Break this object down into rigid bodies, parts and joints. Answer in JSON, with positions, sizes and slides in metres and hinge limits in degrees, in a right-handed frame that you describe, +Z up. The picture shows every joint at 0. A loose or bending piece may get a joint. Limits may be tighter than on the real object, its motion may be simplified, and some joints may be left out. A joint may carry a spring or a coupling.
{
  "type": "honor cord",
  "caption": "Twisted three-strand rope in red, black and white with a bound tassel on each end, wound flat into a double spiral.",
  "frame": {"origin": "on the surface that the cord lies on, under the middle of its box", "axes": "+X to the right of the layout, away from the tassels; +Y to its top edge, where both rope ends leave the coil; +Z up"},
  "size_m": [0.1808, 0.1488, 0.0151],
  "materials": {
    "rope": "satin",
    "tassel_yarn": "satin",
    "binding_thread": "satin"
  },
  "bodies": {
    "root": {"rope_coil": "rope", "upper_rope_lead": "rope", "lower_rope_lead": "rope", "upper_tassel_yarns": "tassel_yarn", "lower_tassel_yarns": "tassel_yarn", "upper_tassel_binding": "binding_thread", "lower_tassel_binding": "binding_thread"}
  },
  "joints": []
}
---
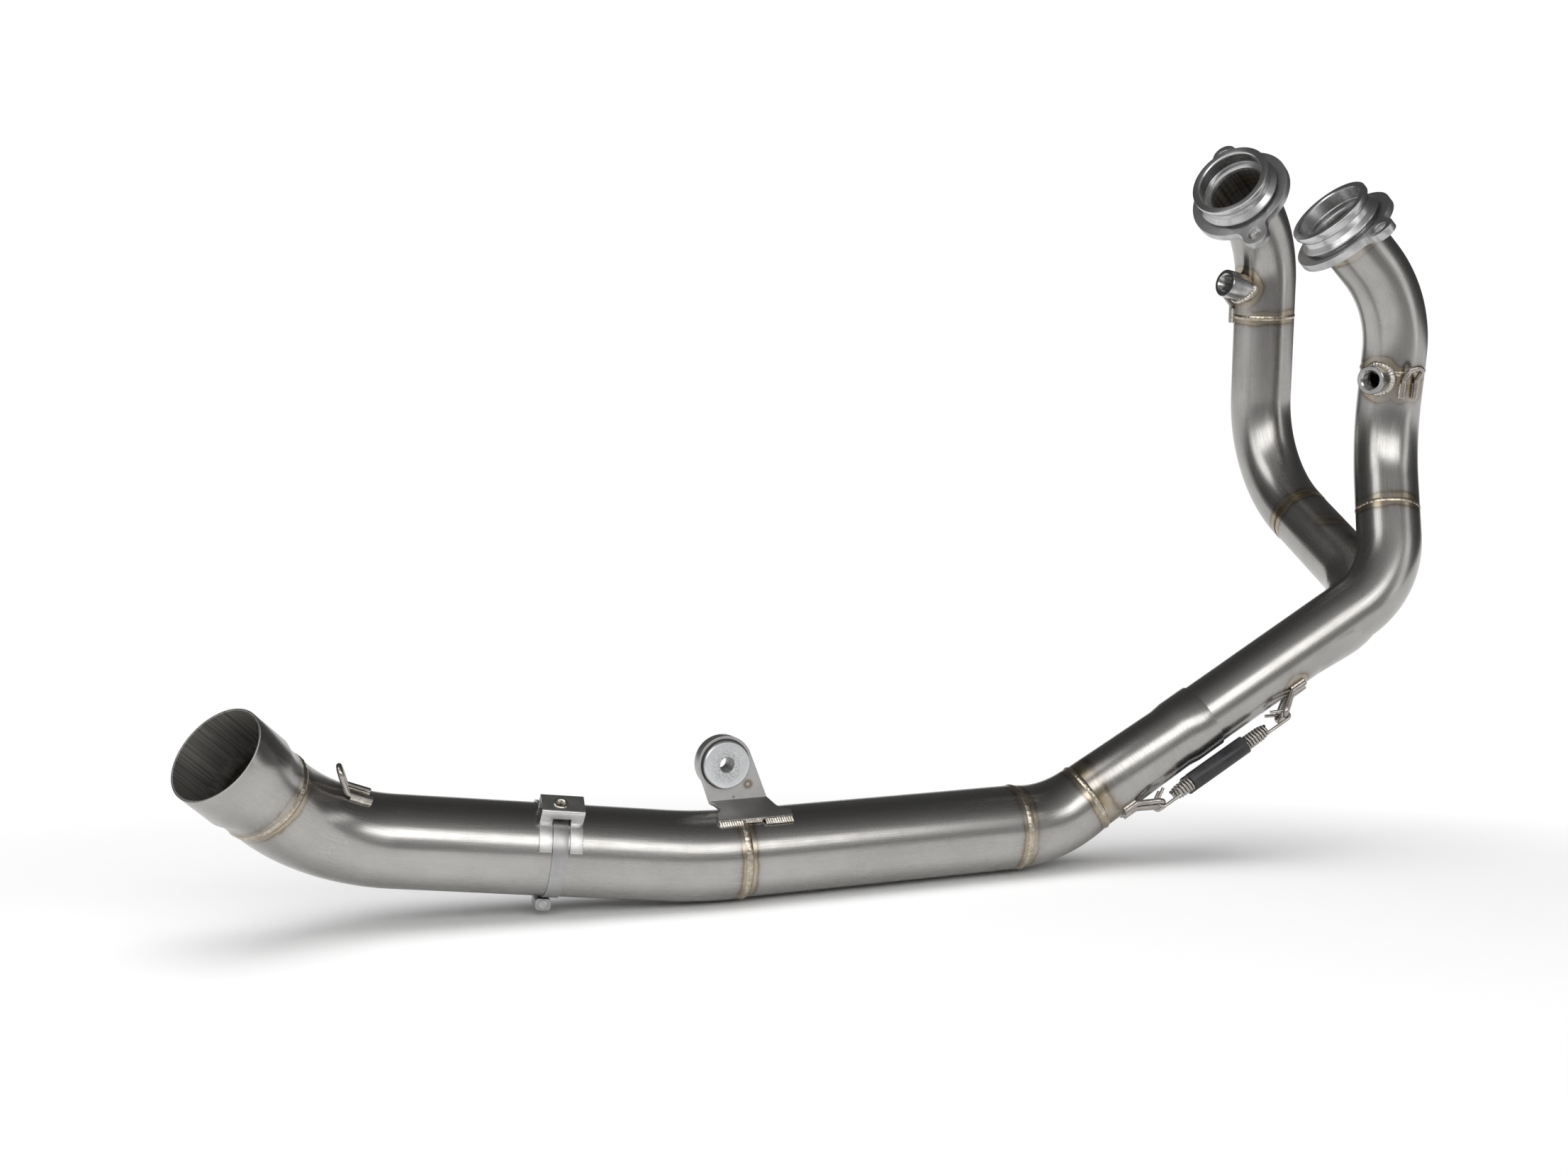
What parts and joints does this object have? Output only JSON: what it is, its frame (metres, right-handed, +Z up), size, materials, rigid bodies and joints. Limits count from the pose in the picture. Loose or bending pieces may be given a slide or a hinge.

* [Problem statement]:
List all lines in the material containing the string "materials".

* [Output of the exercise]:
  "materials": {
What parts and joints does this object have? Output only JSON: what it is, its frame (metres, right-handed, +Z up), size, materials, rigid bodies and joints. Limits count from the pose in the picture. Loose or bending pieces may be given a slide or a hinge.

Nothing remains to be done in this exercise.